К рассвету я осознал, что испытал нечто прежде неведомое и оно гораздо сильнее вожделения и безумного желания излиться. Меня окатило счастьем, я был полон дружеского тепла к человеку, о котором не знал ничего, даже, наверное, его настоящего имени.
Он посмотрел на меня и покачал головой, на губах его появилась уже знакомая сожалеющая улыбка.
– Пора уходить, – сказал он.
– Останься. – Я сам удивился своим словам. – Уйдешь, когда сосед отправится в ванную. Тебя никто не заметит.
– Не могу. – Он вылез из постели и стал собирать свою одежду, разбросанную по полу. – Жена ждет. Я сказал, что работаю в ночную смену.
У меня ухнуло сердце, и только сейчас я понял, что царапало мне спину, когда он меня обнимал. Обручальное кольцо. Он женат. Ну да. И теперь застегивает рубашку, ищет ботинки, ничуть не смутившись своим признанием.
– Давно здесь живешь? – спросил он, тяготясь молчанием.
– Прилично.
– Ничего, тут славно. – Он огляделся. – Мне кажется или эта трещина в стене похожа на русло Шаннон?[28]
– Да, смахивает. Я просил хозяев ее заделать, но они волынят – мол, ремонт обойдется слишком дорого, а трещине уж сто лет, от нее никакого вреда.
Я лежал, укрывшись простыней, мне хотелось, чтобы он поскорее ушел.
– Можем как-нибудь повторить, если хочешь, – уже в дверях сказал он.
Я вернул ему его фразу:
– Не могу. Извини.
Он пожал плечами:
– Нет так нет.
Вероятно, для него все это было очередной заурядной случкой. Завтра будет другая, потом еще и еще. Он вышел, и мне было безразлично, если вдруг он столкнется с Альбертом, миссис Хоган или ее слепым сыном. Но внизу никто не зашумел. Видимо, он выскользнул незаметно.

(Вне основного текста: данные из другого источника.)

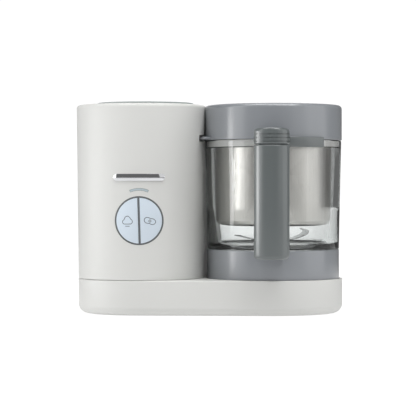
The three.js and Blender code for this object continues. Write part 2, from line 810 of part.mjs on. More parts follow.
place('motor_plate', motorPlate(), 'iron');
place('motor_stator', motorStator(), 'iron');
place('motor_bracket', motorBracket(), 'iron');
place('motor_shaft', motorShaft(), 'steel');
place('motor_rotor', ring(SHAFT_R + GAP, 22.2, 72, 108, TOWER_X, 0, 24), 'iron');
place('cooling_fan', coolingFan(), 'dark');
place('motor_pulley', pulley(PULLEY_SMALL, SHAFT_R + GAP, TOWER_X, 16), 'steel');
place('driven_pulley', pulley(PULLEY_LARGE, SPINDLE_R + GAP, BOWL_X, 20), 'dark');
place('drive_belt', driveBelt(), 'rubber');
place('spindle_bearing', spindleBearing(), 'brass');
place('drive_spindle', disc(SPINDLE_R, 8, 47, BOWL_X), 'steel');
place('drive_dog', driveDog(), 'grip');

// ---- bowl ----
function jarGlass() {
  return turned([
    [14.2, 69], [52, 69], [54, 66], [75, 66], [75, 77], [79, 77], [79.7, 116], [81.7, 205.2],
    [81.3, JAR_TOP], [79.4, JAR_TOP], [79.2, JAR_LEDGE], [74.6, JAR_LEDGE], [73.8, 165], [72.2, 125],
    [66.4, 84], [63, 78], [57, 76], [14.2, 76], [14.2, 69],
  ], ROUND, BOWL_X);
}

function jarCollar() {
  const shell = turned([
    [76, COLLAR_Z0], [COLLAR_R, COLLAR_Z0], [COLLAR_R, COLLAR_TOP], [75.4, COLLAR_TOP], [75.4, 63.5],
    [14.2, 63.5], [14.2, 60], [76, 60], [76, COLLAR_Z0],
  ], ROUND, BOWL_X);
  const skirt = ring(40.6, 43, 37.4, 60.5, BOWL_X, 0, 24);
  const lugs = [30, 150, 270].map((a) => sector(37.5, 41.5, 37.4, 40.9, a - 10, a + 6, BOWL_X, 3));
  return join(shell, skirt, ...lugs);
}

function bladeBearing() {
  return turned([
    [SHAFT_R + RUNNING, 54.6], [9, 54.6], [13.8, 59], [13.8, 76.3], [21, 76.3], [19, 78.6],
    [SHAFT_R + RUNNING, 78.6], [SHAFT_R + RUNNING, 54.6],
  ], 24, BOWL_X);
}

function basketBody() {
  const cup = turned([
    [0, BASKET_Z0], [63, BASKET_Z0], [67.2, BASKET_Z0 + 1.8], [BASKET_R, BASKET_Z0 + 6],
    [BASKET_R, JAR_LEDGE], [BASKET_R - 1, JAR_LEDGE], [BASKET_R - 1, BASKET_Z0 + 6.2],
    [66.6, BASKET_Z0 + 2.8], [63, BASKET_Z0 + 1], [0, BASKET_Z0 + 1],
  ], 32, BOWL_X);
  const holes = [];
  for (const [r, count] of [[24, 6], [48, 10]]) {
    for (let i = 0; i < count; i++) {
      holes.push(disc(1.6, BASKET_Z0 - 2, BASKET_Z0 + 3, ...polar(BOWL_X, r, 360 * i / count), 5));
    }
  }
  return cut(cup, ...holes);
}

function basketRim() {
  return turned([
    [66, 198], [78.4, 198], [78.4, 205.8], [75.5, 205.8], [74.5, 200.2], [66, 200.2], [66, 198],
  ], 36, BOWL_X);
}

// Level section of the grip: a rounded front, flat sides and a softer back.
function gripSection(half, inset, z) {
  const points = [];
  const front = HANDLE_OUT - inset - HANDLE_BULGE;
  for (let i = 0; i <= 10; i++) {
    const t = rad(-90 + 18 * i);
    points.push([half * Math.sin(t), -front - HANDLE_BULGE * Math.cos(t), z]);
  }
  for (const [side, start] of [[1, 0], [-1, 90]]) {
    for (let i = 0; i <= 2; i++) {
      const a = rad(start + 45 * i);
      const x = side * (half - HANDLE_BACK_R) + HANDLE_BACK_R * Math.cos(a);
      points.push([x, HANDLE_BACK_R * (Math.sin(a) - 1) - HANDLE_IN - inset, z]);
    }
  }
  return points;
}

// Upright bar in front of the bowl with rounded ends: the grip and the thumb tab share it.
function gripBar(z0, z1, topRadius, lowerRadius) {
  const half = HANDLE_W / 2;
  const rings = [];
  for (let i = 3; i >= 0; i--) {
    const a = rad(30 * i);
    const ease = Math.min(HANDLE_EASE, lowerRadius) * (1 - Math.cos(a));
    rings.push(gripSection(half - lowerRadius * (1 - Math.cos(a)), ease, z0 + lowerRadius * (1 - Math.sin(a))));
  }
  for (let i = 0; i <= 3; i++) {
    const a = rad(30 * i);
    const ease = Math.min(HANDLE_EASE, topRadius) * (1 - Math.cos(a));
    rings.push(gripSection(half - topRadius * (1 - Math.cos(a)), ease, z1 - topRadius * (1 - Math.sin(a))));
  }
  return facingHandle(lofted(rings));
}

function facingHandle(geometry) {
  geometry.rotateZ(rad(HANDLE_AZ + 90));
  geometry.translate(BOWL_X, 0, 0);
  return geometry;
}

// Cutter for a shallow line across the front of the thumb tab.
function gripGroove(z) {
  const slab = box(-30, 30, -HANDLE_OUT - 4, -HANDLE_OUT + HANDLE_BULGE, z, z + 0.8);
  const half = HANDLE_W / 2 - 0.7;
  const core = lofted([gripSection(half, 0.7, z - 1), gripSection(half, 0.7, z + 2)]);
  return facingHandle(cut(slab, core));
}

function handleGrip() {
  const grip = gripBar(HANDLE_Z0, HANDLE_TOP, 1.2, 5);
  const lower = cut(
    spoke(70, HANDLE_IN + 2, 30, HANDLE_Z0 + 1, 76.4, HANDLE_AZ),
    disc(COLLAR_R + GAP, 60, 80, BOWL_X, 0, ROUND),
  );
  const upper = cut(
    spoke(70, HANDLE_IN + 2, 30, 179, 193, HANDLE_AZ),
    disc(81.9, 170, 200, BOWL_X, 0, ROUND),
  );
  const post = spoke(95, HANDLE_IN - 1.6, 30, 190, 204.5, HANDLE_AZ);
  const keeper = spoke(88, 96, 36, 201.2, 204.5, HANDLE_AZ);
  return join(grip, lower, upper, post, keeper);
}

function jarGasket() {
  return ring(60, 72, 63.8, 65.7, BOWL_X, 0, 24);
}

// Twin curved wings, flat near the hub and swept up towards the tips.
function bladeWings() {
  const outline = [];
  const inner = [];
  const steps = 10;
  for (let i = 0; i <= steps; i++) {
    const t = i / steps;
    const r = 10 + 51 * t;
    const sweep = rad(52 * t * t);
    const half = (8.5 * (1 - t) + 3.2 * t + 4 * Math.sin(Math.PI * t)) / r;
    const nib = i === steps ? 0.25 : 1;
    outline.push([r, sweep + half * nib]);
    inner.push([r, sweep - half * nib]);
  }
  const wing = [...inner, ...outline.reverse()];
  const points = [];
  for (const turn of [0, Math.PI]) {
    for (const [r, a] of wing) points.push([r * Math.cos(a + turn), r * Math.sin(a + turn)]);
  }
  const g = upright(points, 0, 1.4);
  const p = g.getAttribute('position');
  for (let i = 0; i < p.count; i++) {
    const r = Math.hypot(p.getX(i), p.getY(i));
    const lift = Math.max(0, (r - 14) / 47);
    p.setZ(i, p.getZ(i) + 84 + 8.5 * lift * lift * (3 - 2 * lift));
  }
  g.translate(BOWL_X, 0, 0);
  const middle = disc(13.5, 84, 85.4, BOWL_X, 0, 24);
  return cut(join(g, middle), disc(8.3, 77, 97, BOWL_X, 0, 24));
}

function bladeHub() {
  return turned([
    [0, 90], [SHAFT_R + GAP, 90], [SHAFT_R + GAP, 79], [14, 79], [14, 83.7], [8, 83.7], [8, 86.2],
    [6.5, 93], [0, 94.5],
  ], 20, BOWL_X);
}

function bladeCoupling() {
  const shaft = disc(SHAFT_R, 51, 89.6, BOWL_X);
  const plate = disc(14.6, 50.6, 54.2, BOWL_X);
  const lugs = [60, 180, 300].map((a) => sector(8.5, 14.6, 44.6, 51, a - 15, a + 15, BOWL_X, 3));
  return join(shaft, plate, ...lugs);
}

place('jar_glass', jarGlass(), 'glass');
place('jar_collar', jarCollar(), 'blueGrey');
place('jar_gasket', jarGasket(), 'rubber');
place('handle_grip', handleGrip(), 'grip');
place('blade_bearing', bladeBearing(), 'brass');
place('basket_body', basketBody(), 'steel');
place('basket_rim', basketRim(), 'white');
place('blade_wings', bladeWings(), 'steel');
place('blade_hub', bladeHub(), 'dark');
place('blade_coupling', bladeCoupling(), 'steel');

// ---- lid ----
const TAB_Z0 = 199.6;
const TAB_TOP = 219.5;

function lidCover() {
  const profile = [[0, LID_TOP - 3], [LID_R - 3, LID_TOP - 3], [LID_R - 3, LID_Z0], [LID_R, LID_Z0]];
  for (let i = 0; i <= 3; i++) {
    const a = rad(90 * i / 3);
    profile.push([LID_R - 4.5 * (1 - Math.cos(a)), LID_TOP - 4.5 + 4.5 * Math.sin(a)]);
  }
  profile.push([0, LID_TOP]);
  const shell = turned(profile, ROUND, BOWL_X);
  const tab = gripBar(TAB_Z0, TAB_TOP, 7.5, 1.2);
  const arm = cut(
    spoke(70, HANDLE_IN + 2, 30, 209.5, TAB_TOP - 1, HANDLE_AZ),
    disc(LID_R - 1, 200, 240, BOWL_X, 0, ROUND),
  );
  const tongue = sector(82.9, 85.9, 197, 209, -98, -48, BOWL_X, 10);
  const bridge = sector(LID_R - 1, 83.5, 206.8, 209, -98, -48, BOWL_X, 10);
  const toe = sector(85, 90.4, 197, 200.4, -98, -80, BOWL_X, 5);
  const ear = sector(LID_R - 1, 92, 207, 210, 188, 206, BOWL_X, 5);
  const grooves = [202.2, 206.3, 210.4].map(gripGroove);
  return cut(
    join(shell, cut(tab, ...grooves), arm, tongue, bridge, toe, ear),
    radialPin(4.4, 75, 86, OUTLET_Z, OUTLET_AZ, 16),
  );
}

function lidLiner() {
  const cup = turned([
    [0, 209.3], [78.9, 209.3], [78.9, 244.6], [77, 244.6], [77, 211.3], [0, 211.3],
  ], 28, BOWL_X);
  const vents = [0, 60, 120, 180, 240, 300].map((a) => disc(2.5, 205, 215, ...polar(BOWL_X, 20, a), 6));
  return cut(cup, ...vents, radialPin(4.4, 70, 82, OUTLET_Z, OUTLET_AZ, 12));
}

function lidSeal() {
  return turned([
    [73, 206.2], [76, 206.2], [78.9, 207], [78.9, 209], [73, 209], [73, 206.2],
  ], 28, BOWL_X);
}

place('lid_cover', lidCover(), 'blueGrey');
place('lid_liner', lidLiner(), 'innerWhite');
place('lid_seal', lidSeal(), 'silicone');

// ---- water tank ----
function tankCup() {
  const cup = turned([
    [3, TANK_Z0], [TANK_R, TANK_Z0], [TANK_R, 243.8], [TANK_FLANGE_R, 243.8], [TANK_FLANGE_R, 247],
    [TANK_R - 2, 247], [TANK_R - 2, 219.5], [3, 219.5], [3, TANK_Z0],
  ], 28, TANK_X);
  const rear = common(
    disc(TANK_FLANGE_R, 246, CAP_TOP, TANK_X, 0, 28),
    box(TANK_X - 60, TANK_X + 60, CAP_HINGE_Y + 2.2, 70, 245, 252),
  );
  const lugs = [-1, 1].map((side) => {
    const x0 = Math.min(side * 25.4, side * 29);
    const x1 = Math.max(side * 25.4, side * 29);
    const arm = box(TANK_X + x0, TANK_X + x1, CAP_HINGE_Y, CAP_HINGE_Y + 3, 247.35, CAP_TOP);
    const eye = disc(1.8, x0, x1, 0, 0, 12);
    eye.rotateY(Math.PI / 2);
    eye.translate(TANK_X, CAP_HINGE_Y, CAP_HINGE_Z);
    return join(arm, eye);
  });
  const pinHole = disc(1.08, -32, 32, 0, 0, 12);
  pinHole.rotateY(Math.PI / 2);
  pinHole.translate(TANK_X, CAP_HINGE_Y, CAP_HINGE_Z);
  return cut(join(cup, rear, ...lugs), pinHole);
}

function tankCap() {
  const edge = CAP_R - 0.9;
  const plate = turned([
    [0, CAP_Z0], [CAP_R, CAP_Z0], [CAP_R, CAP_TOP - 0.9], [edge, CAP_TOP], [0, CAP_TOP],
  ], ROUND, TANK_X);
  const trimmed = cut(plate, box(TANK_X - 70, TANK_X + 70, CAP_HINGE_Y - 2.3, 80, 240, 260));
  const knuckle = disc(1.8, -25, 25, 0, 0, 12);
  knuckle.rotateY(Math.PI / 2);
  knuckle.translate(TANK_X, CAP_HINGE_Y, CAP_HINGE_Z);
  const neck = box(TANK_X - 25, TANK_X + 25, CAP_HINGE_Y - 4, CAP_HINGE_Y, CAP_Z0 + 0.05, CAP_TOP - 0.05);
  const pin = disc(1.0, -28.6, 28.6, 0, 0, 12);
  pin.rotateY(Math.PI / 2);
  pin.translate(TANK_X, CAP_HINGE_Y, CAP_HINGE_Z);
  return join(trimmed, knuckle, neck, pin);
}

function tankValve() {
  return turned([
    [0, 216.6], [2.2, 216.6], [2.2, 221.6], [5.5, 221.6], [5.5, 223.4], [0, 223.4],
  ], 16, TANK_X);
}

place('tank_cup', tankCup(), 'innerWhite');
place('tank_cap', tankCap(), 'grip');
place('tank_valve', tankValve(), 'silicone');

export default root;
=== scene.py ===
"""Baby food maker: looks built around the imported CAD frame, in millimetres, and its stage in metres."""

import json
import math

import bmesh
import bpy
from mathutils import Matrix, Vector


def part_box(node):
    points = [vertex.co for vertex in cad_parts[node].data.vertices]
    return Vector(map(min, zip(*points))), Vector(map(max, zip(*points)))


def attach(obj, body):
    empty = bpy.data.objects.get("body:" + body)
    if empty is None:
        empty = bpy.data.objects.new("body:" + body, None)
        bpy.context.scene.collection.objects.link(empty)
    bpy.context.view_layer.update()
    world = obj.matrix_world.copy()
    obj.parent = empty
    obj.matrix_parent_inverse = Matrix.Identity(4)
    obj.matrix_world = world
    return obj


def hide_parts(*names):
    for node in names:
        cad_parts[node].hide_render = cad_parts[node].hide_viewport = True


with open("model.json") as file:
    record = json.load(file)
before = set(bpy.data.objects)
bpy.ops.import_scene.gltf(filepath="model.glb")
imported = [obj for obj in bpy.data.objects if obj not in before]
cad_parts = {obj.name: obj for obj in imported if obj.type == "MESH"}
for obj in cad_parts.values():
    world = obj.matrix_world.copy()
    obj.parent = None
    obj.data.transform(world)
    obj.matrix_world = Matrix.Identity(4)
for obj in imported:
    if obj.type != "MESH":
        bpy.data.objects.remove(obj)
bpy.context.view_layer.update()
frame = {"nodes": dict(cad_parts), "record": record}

MM = 0.001


def low(node):
    return Vector(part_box(node)[0]) / MM


def high(node):
    return Vector(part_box(node)[1]) / MM


def middle(node):
    return (low(node) + high(node)) / 2


# ---- main positions, from the frame ----
# The tower, the bowl and the tank each have an upright axis, all at one depth.
# A bearing is an angle about the bowl's axis in degrees, from +X towards +Y.
TOWER_X = middle("motor_shaft").x
BOWL_X = middle("drive_spindle").x
TANK_X = middle("tank_valve").x
AXIS_Y = middle("drive_spindle").y
WALL = 2.8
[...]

В Ирландии гомосексуалистов нет
Через несколько дней я пошел к врачу. Кабинет доктора Доуриша располагался в краснокирпичном доме в районе Дандрум, который я знал неважно. У некоторых врачей, сотрудничавших с государственными учреждениями, служащие получали значительную скидку, но я, не доверяя профессиональному кодексу эскулапов, практикующих в католической Ирландии, не рискнул разоблачиться (буквально или образно) перед тем, кто может открыть мой секрет моим работодателям. Я надеялся, что врач окажется молодым и посочувствует моему положению, а потому расстроился, увидев человека предпенсионного возраста, в ком дружелюбия было не больше, чем в сонном школьнике, которого утром понедельника растолкали, чтоб шел на уроки. Весь прием он дымил трубкой, временами снимая табачинки с языка (показав желтые зубы) и пристраивая их в давно не мытую пепельницу. Сердце мое екнуло, когда на стене я увидел крест святой Бригитты, а на тумбочке – жутковатую статуэтку Святого сердца с мерцающей лампочкой внутри.